Developing a Reproducible WDL-Based Workflow for RNASeq Data Using Modular, Software Engineering-Based Approaches
TimeSunday, November 11th10:30am - 11am
DescriptionComputational workflows have become standard in many disciplines, including bioinformatics and genomics. Workflow languages, such as the Workflow Description Language (WDL) and Common Workflow Language (CWL) have been developed to express workflow processing syntax. These languages can be highly expressive and customizable however this can result in perpetuating the complex tangle of code that can be difficult to maintain and comprehend.
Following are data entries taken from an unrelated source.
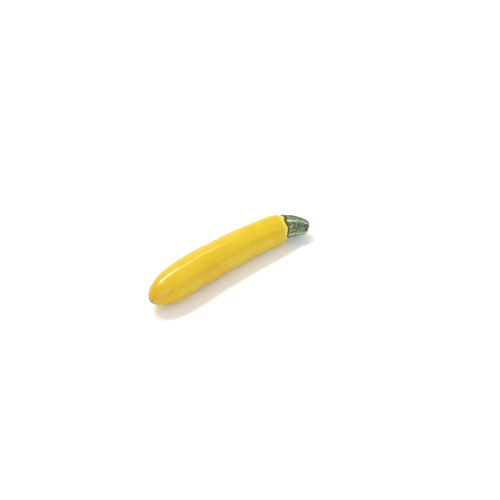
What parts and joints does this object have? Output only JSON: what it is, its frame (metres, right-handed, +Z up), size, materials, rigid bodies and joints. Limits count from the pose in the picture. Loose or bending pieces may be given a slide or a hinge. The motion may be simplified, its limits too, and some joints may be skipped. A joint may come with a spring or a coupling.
{
  "type": "yellow zucchini",
  "caption": "Yellow zucchini lying on its side: a slim, gently bent golden fruit with a five-angled green stem cut off short.",
  "frame": {"origin": "under the middle of the whole object's box, on the surface that the fruit lies on", "axes": "+X from the blossom end towards the stem, +Z up; the bend lies level and bulges towards +Y"},
  "size_m": [0.209, 0.0456, 0.0375],
  "materials": {
    "fruit_skin": "smooth waxy rind",
    "stem_green": "rough ribbed stalk"
  },
  "bodies": {
    "root": {"fruit": "fruit_skin", "stem": "stem_green"}
  },
  "joints": []
}
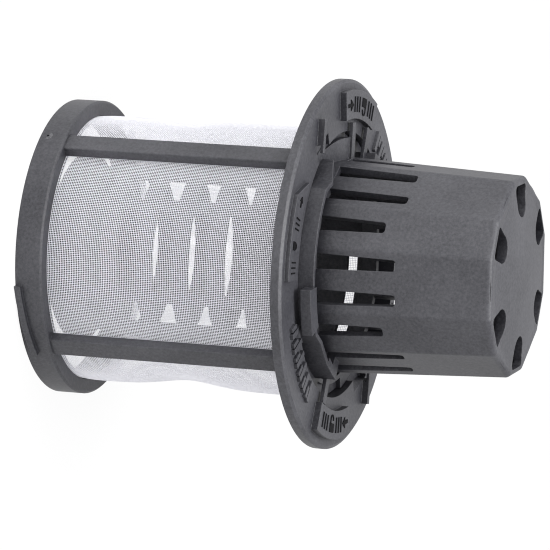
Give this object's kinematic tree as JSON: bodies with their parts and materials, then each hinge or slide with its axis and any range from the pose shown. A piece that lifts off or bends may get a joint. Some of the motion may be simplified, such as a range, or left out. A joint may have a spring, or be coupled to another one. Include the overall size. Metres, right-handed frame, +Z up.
{
  "type": "dishwasher filter",
  "caption": "Two-stage dishwasher filter: gauze-walled frame with a flange, and a lift-out coarse strainer with a slotted, faceted handle and a windowed cone.",
  "frame": {"origin": "centre of the base ring's lower face", "axes": "+Z up along the filter's axis towards the handle's end; -Y is the front, the side that faces the camera"},
  "size_m": [0.098, 0.098, 0.1268],
  "materials": {
    "frame_plastic": "moulded, fine satin grain",
    "strainer_plastic": "moulded, fine satin grain",
    "gauze": "woven translucent monofilament"
  },
  "bodies": {
    "micro_filter": {"filter_frame": "frame_plastic", "mesh_sleeve": "gauze"},
    "coarse_filter": {"strainer_handle": "strainer_plastic", "strainer_cone": "strainer_plastic"}
  },
  "joints": [
    {"name": "strainer_lift", "type": "slide", "parent": "micro_filter", "child": "coarse_filter", "axis": [0, 0, 1], "range_m": [0, 0.08]}
  ]
}
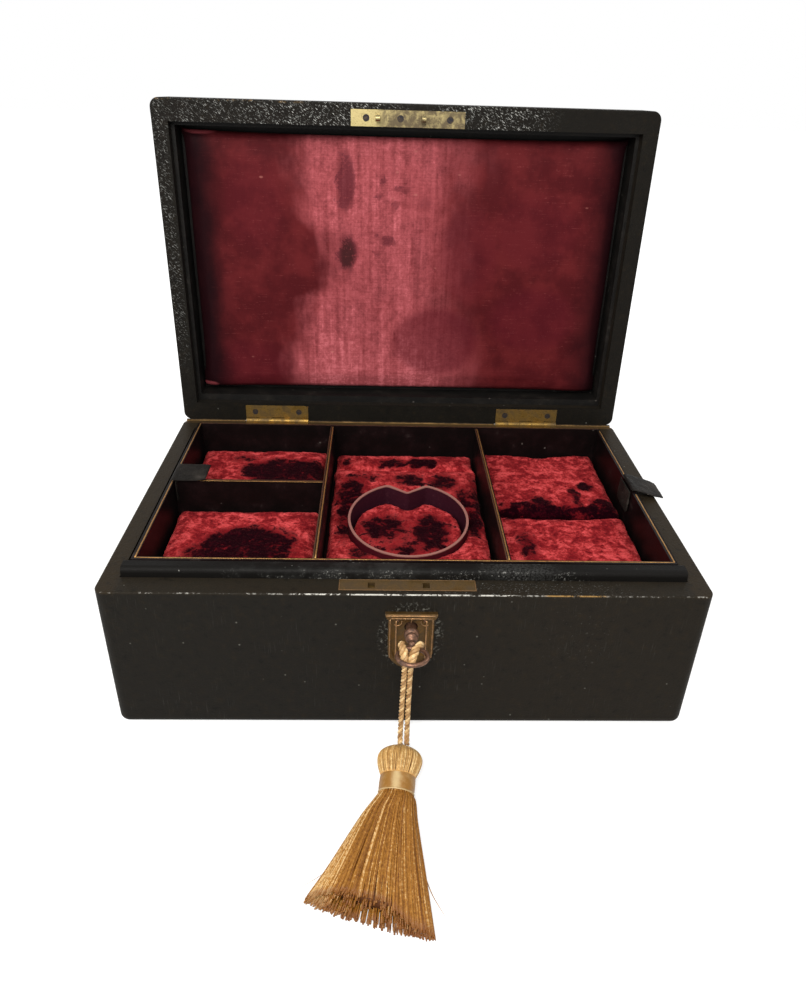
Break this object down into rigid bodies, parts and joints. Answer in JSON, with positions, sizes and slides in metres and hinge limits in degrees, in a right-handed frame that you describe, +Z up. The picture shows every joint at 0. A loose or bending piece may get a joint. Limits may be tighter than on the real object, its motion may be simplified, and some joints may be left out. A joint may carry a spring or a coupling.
{
  "type": "jewellery box",
  "caption": "Leather-covered jewellery box with a hinged lid standing open, a lift-out tray of padded compartments, a box lock, and a key with a silk tassel.",
  "frame": {"origin": "middle of the base's rectangular footprint, on the underside", "axes": "+X to the box's right as seen from the keyhole's side, +Y from the keyhole to the hinges, +Z up"},
  "size_m": [0.2849, 0.329, 0.267],
  "materials": {
    "leather": "worn black leather, grained, satin with glossy rims",
    "lip_leather": "smooth black leather, satin",
    "tray_leather": "smooth black leather, glossy",
    "strap_leather": "thin black leather",
    "pine": "plain unfinished softwood",
    "lining_paper": "thin boards covered with dark red paper",
    "underside_cloth": "thin book cloth, matt",
    "silk": "burgundy satin with a fine rib",
    "velvet": "crushed crimson velvet",
    "gold_cord": "twisted gold silk cord",
    "tassel_silk": "golden-brown silk threads",
    "antique_bronze": "dark patinated bronze, half polished",
    "plate_brass": "yellow brass, worn satin",
    "hinge_brass": "olive aged brass",
    "lock_brass": "aged brass",
    "steel": "dull spring steel"
  },
  "bodies": {
    "base": {"base_back_board": "pine", "base_bottom_board": "pine", "base_front_board": "pine", "base_leather_cover": "leather", "base_left_board": "pine", "base_right_board": "pine", "base_underside_panel": "underside_cloth", "escutcheon_pins": "antique_bronze", "escutcheon_plate": "antique_bronze", "front_lip_board": "lip_leather", "hinge_base_leaf_left": "hinge_brass", "hinge_base_leaf_right": "hinge_brass", "hinge_base_screws": "hinge_brass", "hinge_pins": "hinge_brass", "lock_cap": "lock_brass", "lock_case": "lock_brass", "lock_drill_pin": "steel", "lock_selvedge": "lock_brass", "lock_spring": "steel", "tassel_band": "tassel_silk", "tassel_cord": "gold_cord", "tassel_head": "tassel_silk", "tassel_skirt": "tassel_silk", "well_floor_pad": "velvet", "well_ledge_boards": "lining_paper"},
    "lid": {"hinge_lid_leaf_left": "hinge_brass", "hinge_lid_leaf_right": "hinge_brass", "hinge_lid_screws": "hinge_brass", "lid_back_board": "pine", "lid_front_board": "pine", "lid_leather_cover": "leather", "lid_left_board": "pine", "lid_lining_strips": "lip_leather", "lid_right_board": "pine", "lid_silk_pad": "silk", "lid_top_board": "pine", "link_plate": "plate_brass", "link_plate_screws": "plate_brass"},
    "tray": {"bracelet_ring": "tray_leather", "pad_centre_main": "velvet", "pad_centre_rear": "velvet", "pad_left_front": "velvet", "pad_left_rear": "velvet", "pad_right_front": "velvet", "pad_right_rear": "velvet", "pad_ring_centre": "velvet", "strap_tails": "strap_leather", "tray_back_wall": "tray_leather", "tray_cross_divider": "tray_leather", "tray_floor": "tray_leather", "tray_front_wall": "tray_leather", "tray_left_wall": "tray_leather", "tray_partition_left": "tray_leather", "tray_partition_right": "tray_leather", "tray_right_wall": "tray_leather"},
    "strap_left": {"pull_strap_left": "strap_leather"},
    "strap_right": {"pull_strap_right": "strap_leather"},
    "key": {"key": "antique_bronze"},
    "bolt": {"lock_bolt": "lock_brass"},
    "lever": {"lock_lever": "steel"}
  },
  "joints": [
    {"name": "lid_hinge", "type": "hinge", "parent": "base", "child": "lid", "pos_m": [0, 0.093, 0.08115], "axis": [-1, 0, 0], "range_deg": [-92, 0]},
    {"name": "tray_lift", "type": "slide", "parent": "base", "child": "tray", "axis": [0, 0, 1], "range_m": [0, 0.1]},
    {"name": "strap_left_fold", "type": "hinge", "parent": "tray", "child": "strap_left", "pos_m": [-0.12665, 0.0108, 0.08635], "axis": [0, -1, 0], "range_deg": [0, 194]},
    {"name": "strap_right_fold", "type": "hinge", "parent": "tray", "child": "strap_right", "pos_m": [0.12665, 0.0054, 0.08635], "axis": [0, -1, 0], "range_deg": [0, 194]},
    {"name": "key_turn", "type": "hinge", "parent": "base", "child": "key", "pos_m": [0.0019, -0.1, 0.0635], "axis": [0, 1, 0], "range_deg": [-90, 270], "deforming": ["tassel_cord"]},
    {"name": "lock_bolt_slide", "type": "slide", "parent": "base", "child": "bolt", "axis": [1, 0, 0], "range_m": [-0.00175, 0.00525]},
    {"name": "lock_lever_lift", "type": "hinge", "parent": "base", "child": "lever", "pos_m": [-0.017, -0.0851, 0.0721], "axis": [0, -1, 0], "range_deg": [0, 6], "stiffness_Nm_per_rad": 0.02, "springref_deg": -2.86, "deforming": ["lock_spring"]}
  ],
  "couplings": [
    {"joint": "strap_right_fold", "follows": "lid_hinge", "ratio": -2.1087},
    {"joint": "key_turn", "follows": "lock_bolt_slide", "rad_per_m": 897.6}
  ]
}
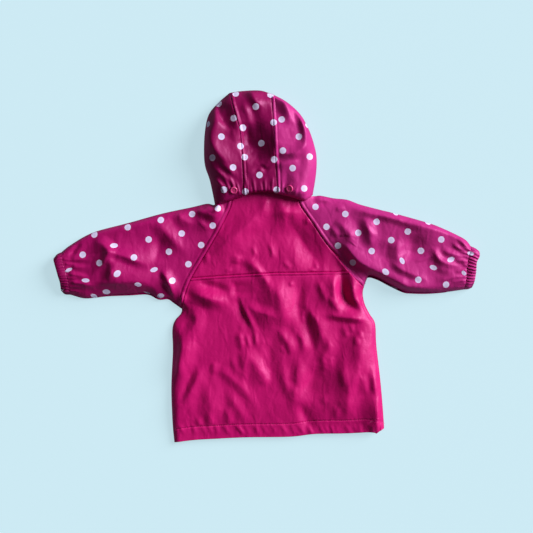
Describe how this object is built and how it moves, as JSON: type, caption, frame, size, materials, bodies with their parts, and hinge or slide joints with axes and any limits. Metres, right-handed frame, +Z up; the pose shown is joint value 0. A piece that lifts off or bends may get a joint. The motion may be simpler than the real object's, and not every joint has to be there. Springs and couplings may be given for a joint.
{
  "type": "toddler raincoat, laid face down",
  "caption": "Hooded toddler raincoat laid flat on its front: plain back with a yoke seam, dotted raglan sleeves, gathered cuffs and a dotted hood held by snaps.",
  "frame": {"origin": "centre of the bounding box in plan, on the surface that the coat lies on", "axes": "+X across the coat towards the viewer's right when it is seen from above with the hood away from the viewer, +Y from the hem towards the hood, +Z up from the surface"},
  "size_m": [0.701, 0.5812, 0.0371],
  "materials": {
    "plain_cloth": "knitted polyester with a satin polyurethane coat, magenta",
    "dotted_cloth": "the same coated cloth, printed with pale dots",
    "snap_plastic": "moulded acetal snap parts, pink"
  },
  "bodies": {
    "root": {"back_yoke": "plain_cloth", "back_lower": "plain_cloth", "front_left": "plain_cloth", "front_right": "plain_cloth", "front_placket": "plain_cloth", "neck_band": "plain_cloth", "sleeve_back_left": "dotted_cloth", "sleeve_back_right": "dotted_cloth", "sleeve_front_left": "dotted_cloth", "sleeve_front_right": "dotted_cloth", "cuff_left": "dotted_cloth", "cuff_right": "dotted_cloth", "hood_centre": "dotted_cloth", "hood_side_left": "dotted_cloth", "hood_side_right": "dotted_cloth", "hood_snap_left": "snap_plastic", "hood_snap_right": "snap_plastic", "neck_stud_left": "snap_plastic", "neck_stud_right": "snap_plastic", "front_snap_1": "snap_plastic", "front_snap_2": "snap_plastic", "front_snap_3": "snap_plastic", "front_snap_4": "snap_plastic", "front_snap_5": "snap_plastic"}
  },
  "joints": []
}
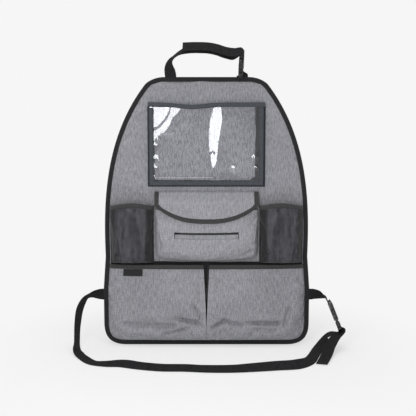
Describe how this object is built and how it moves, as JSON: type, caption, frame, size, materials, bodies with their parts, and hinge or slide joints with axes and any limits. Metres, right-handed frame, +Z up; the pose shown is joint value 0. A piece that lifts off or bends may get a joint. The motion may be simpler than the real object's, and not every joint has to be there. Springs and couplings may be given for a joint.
{
  "type": "car seat back organizer",
  "caption": "Padded fabric panel for the rear of a car seat, with a clear tablet pocket, a flapped tissue pocket, mesh bottle pockets, lower pockets and buckled straps.",
  "frame": {"origin": "centre of the rear face, which lies against the seat back", "axes": "+Z up along the panel, +X to the right seen from the front, +Y out of the rear face towards the seat; the pockets face -Y"},
  "size_m": [0.6098, 0.2232, 0.6875],
  "materials": {
    "heather_cloth": "matt melange polyester",
    "light_heather_cloth": "matt melange polyester",
    "felt_lining": "matt needled felt",
    "binding_tape": "ribbed woven tape",
    "black_cloth": "plain woven",
    "mesh": "knitted mesh",
    "clear_film": "glossy soft film",
    "webbing": "woven webbing",
    "buckle_plastic": "moulded acetal",
    "label_tape": "smooth satin tape",
    "hook_and_loop": "hook and loop tape"
  },
  "bodies": {
    "root": {"front_panel": "heather_cloth", "back_lining": "felt_lining", "edge_binding": "binding_tape", "tablet_window": "clear_film", "tablet_gusset": "black_cloth", "tablet_side_binding": "binding_tape", "tablet_top_binding": "binding_tape", "tissue_pocket": "light_heather_cloth", "pocket_flap": "light_heather_cloth", "flap_binding": "binding_tape", "loop_tape": "hook_and_loop", "hook_tape": "hook_and_loop", "left_lower_pocket": "heather_cloth", "left_lower_binding": "binding_tape", "left_centre_gusset": "black_cloth", "left_mesh_pocket": "mesh", "left_mesh_binding": "binding_tape", "right_lower_pocket": "heather_cloth", "right_lower_binding": "binding_tape", "right_centre_gusset": "black_cloth", "right_mesh_pocket": "mesh", "right_mesh_binding": "binding_tape", "label_loop": "label_tape", "headrest_strap": "webbing", "headrest_tab": "webbing", "headrest_socket": "buckle_plastic", "headrest_plug": "buckle_plastic", "waist_strap": "webbing", "waist_tab": "webbing", "waist_socket": "buckle_plastic", "waist_plug": "buckle_plastic"}
  },
  "joints": []
}
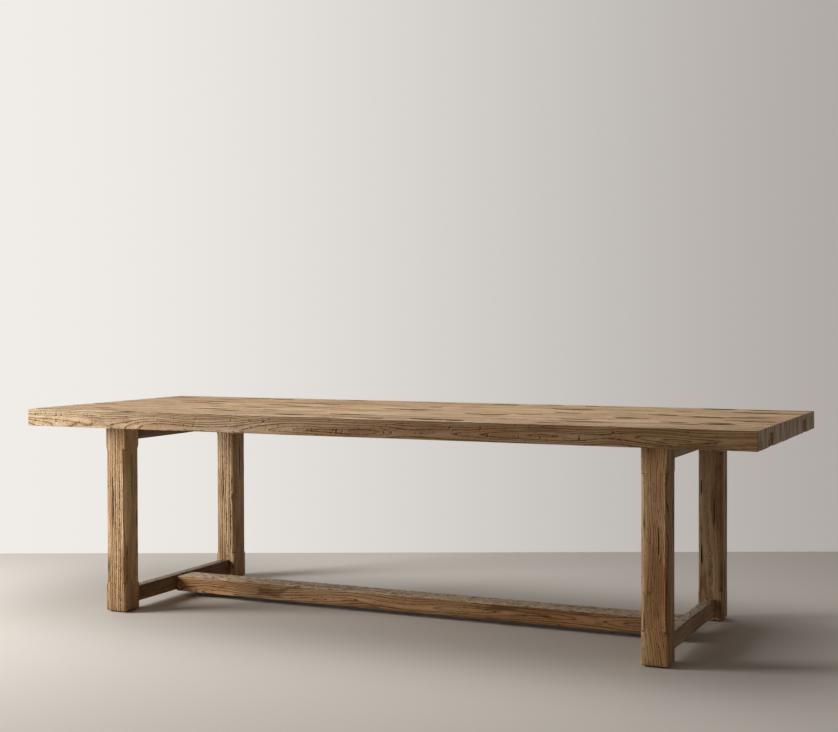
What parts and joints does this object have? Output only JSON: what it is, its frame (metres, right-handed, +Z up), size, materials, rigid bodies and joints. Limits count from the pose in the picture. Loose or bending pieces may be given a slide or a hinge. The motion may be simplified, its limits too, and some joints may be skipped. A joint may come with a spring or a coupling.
{
  "type": "dining table",
  "caption": "Long solid oak refectory table: thick plank top, end frames of stop-chamfered legs, low foot beam, and pull-out arms in the ends that carry a leaf.",
  "frame": {"origin": "on the floor, under the middle of the top", "axes": "+X along the table's length, +Y across it to the back, +Z up"},
  "size_m": [2.743, 1.016, 0.762],
  "materials": {
    "oak_top": "brushed and oiled, worn, with open grain and checks",
    "oak_frame": "brushed and oiled, worn, with open grain",
    "oak_arm": "planed and oiled",
    "oak_inner": "planed, bare",
    "zinc_steel": "zinc plated, dull",
    "brass_insert": "turned",
    "rubber_pad": "matt, dark brown"
  },
  "bodies": {
    "table": {"arm_board_back": "oak_top", "arm_board_front": "oak_top", "arm_guide_back_left": "oak_inner", "arm_guide_back_right": "oak_inner", "arm_guide_front_left": "oak_inner", "arm_guide_front_right": "oak_inner", "beam_peg_left": "oak_inner", "beam_peg_right": "oak_inner", "bolt_washers_left": "zinc_steel", "bolt_washers_right": "zinc_steel", "edge_board_back": "oak_top", "edge_board_front": "oak_top", "end_stretcher_left": "oak_frame", "end_stretcher_right": "oak_frame", "foot_beam": "oak_frame", "foot_pad_back_left": "rubber_pad", "foot_pad_back_right": "rubber_pad", "foot_pad_front_left": "rubber_pad", "foot_pad_front_right": "rubber_pad", "leg_back_left": "oak_frame", "leg_back_right": "oak_frame", "leg_front_left": "oak_frame", "leg_front_right": "oak_frame", "middle_board_back": "oak_top", "middle_board_front": "oak_top", "spline_back_inner": "oak_inner", "spline_back_outer": "oak_inner", "spline_front_inner": "oak_inner", "spline_front_outer": "oak_inner", "spline_middle": "oak_inner", "threaded_inserts_left": "brass_insert", "threaded_inserts_right": "brass_insert", "top_bolts_left": "zinc_steel", "top_bolts_right": "zinc_steel", "upper_rail_left": "oak_frame", "upper_rail_right": "oak_frame"},
    "pull_arm_front_left": {"arm_front_left": "oak_arm", "arm_stop_front_left": "oak_inner"},
    "pull_arm_back_left": {"arm_back_left": "oak_arm", "arm_stop_back_left": "oak_inner"},
    "pull_arm_front_right": {"arm_front_right": "oak_arm", "arm_stop_front_right": "oak_inner"},
    "pull_arm_back_right": {"arm_back_right": "oak_arm", "arm_stop_back_right": "oak_inner"}
  },
  "joints": [
    {"name": "arm_slide_front_left", "type": "slide", "parent": "table", "child": "pull_arm_front_left", "axis": [-1, 0, 0], "range_m": [0, 0.406]},
    {"name": "arm_slide_back_left", "type": "slide", "parent": "table", "child": "pull_arm_back_left", "axis": [-1, 0, 0], "range_m": [0, 0.406]},
    {"name": "arm_slide_front_right", "type": "slide", "parent": "table", "child": "pull_arm_front_right", "axis": [1, 0, 0], "range_m": [0, 0.406]},
    {"name": "arm_slide_back_right", "type": "slide", "parent": "table", "child": "pull_arm_back_right", "axis": [1, 0, 0], "range_m": [0, 0.406]}
  ]
}
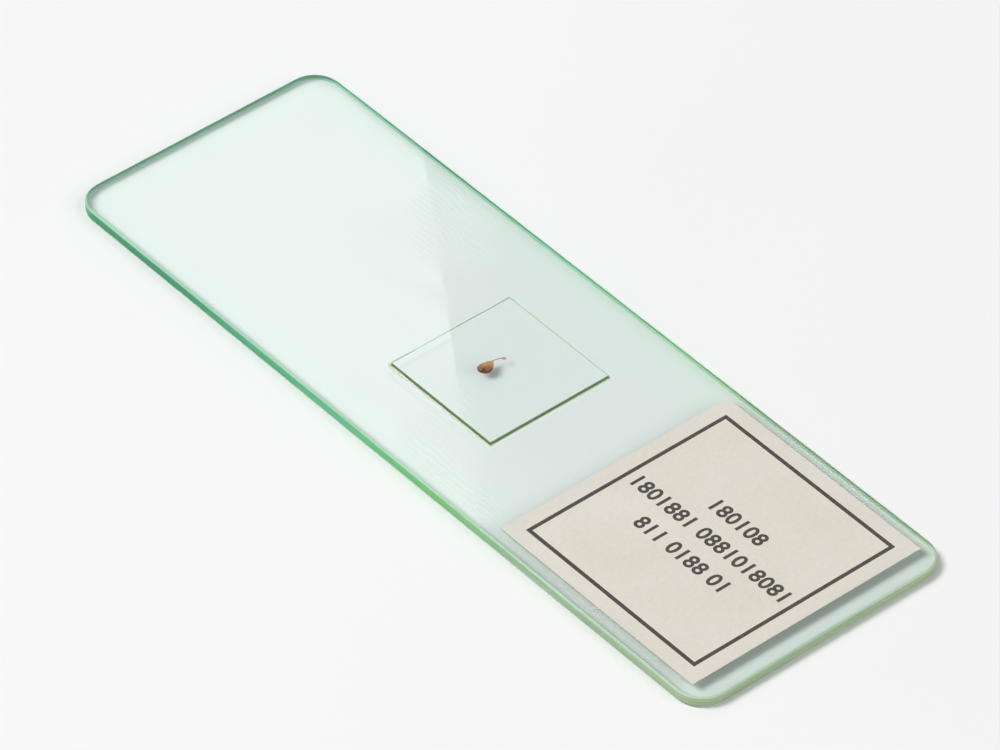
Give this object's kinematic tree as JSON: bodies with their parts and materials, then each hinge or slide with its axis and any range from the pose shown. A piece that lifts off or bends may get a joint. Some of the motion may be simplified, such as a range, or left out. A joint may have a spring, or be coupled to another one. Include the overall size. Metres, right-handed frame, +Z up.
{
  "type": "prepared microscope slide",
  "caption": "Glass slide with rounded corners, a square cover glass over a stained whole mount set in resin, and a framed white paper label at one end.",
  "frame": {"origin": "centre of the slide's underside, in the plane it rests on", "axes": "+X along the slide to its label end, +Y across it to the top of the label, +Z up out of the labelled face"},
  "size_m": [0.0762, 0.0254, 0.0013],
  "materials": {
    "slide_glass": "clear soda-lime float glass, green when seen through its edges, with a fine ground arris",
    "cover_glass": "clear polished thin glass",
    "mounting_resin": "clear set resin, faintly amber where it is thick",
    "stained_specimen": "stained and cleared tissue, reddish brown, darker at its round end",
    "label_paper": "matt warm white paper, printed with a thin frame and rows of plain numbers"
  },
  "bodies": {
    "root": {"glass_slide": "slide_glass", "cover_glass": "cover_glass", "mountant": "mounting_resin", "specimen": "stained_specimen", "label": "label_paper"}
  },
  "joints": []
}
The Moffitt Cancer Center participates in the ORIEN Avatar project, a multi-center project that has generated molecular profiles (DNASeq, RNASeq) on ~1,000 tissues to date. To support reproducibility in the analysis of RNASeq data for this project, we have implemented an RNA Sequencing Genomics analysis pipeline using Cromwell, a WDL-based workflow engine, in our HPC environment. Constraining the language to specific structural conventions and emphasizing modularity, we have built a pipeline suitable for operational purposes and maintainability. We implemented individual tasks with built-in unit testing and nested levels of workflow integration for successively complex integration testing. This pipeline has been successfully used by bioinformatics staff at Moffitt Cancer Center with minimal training.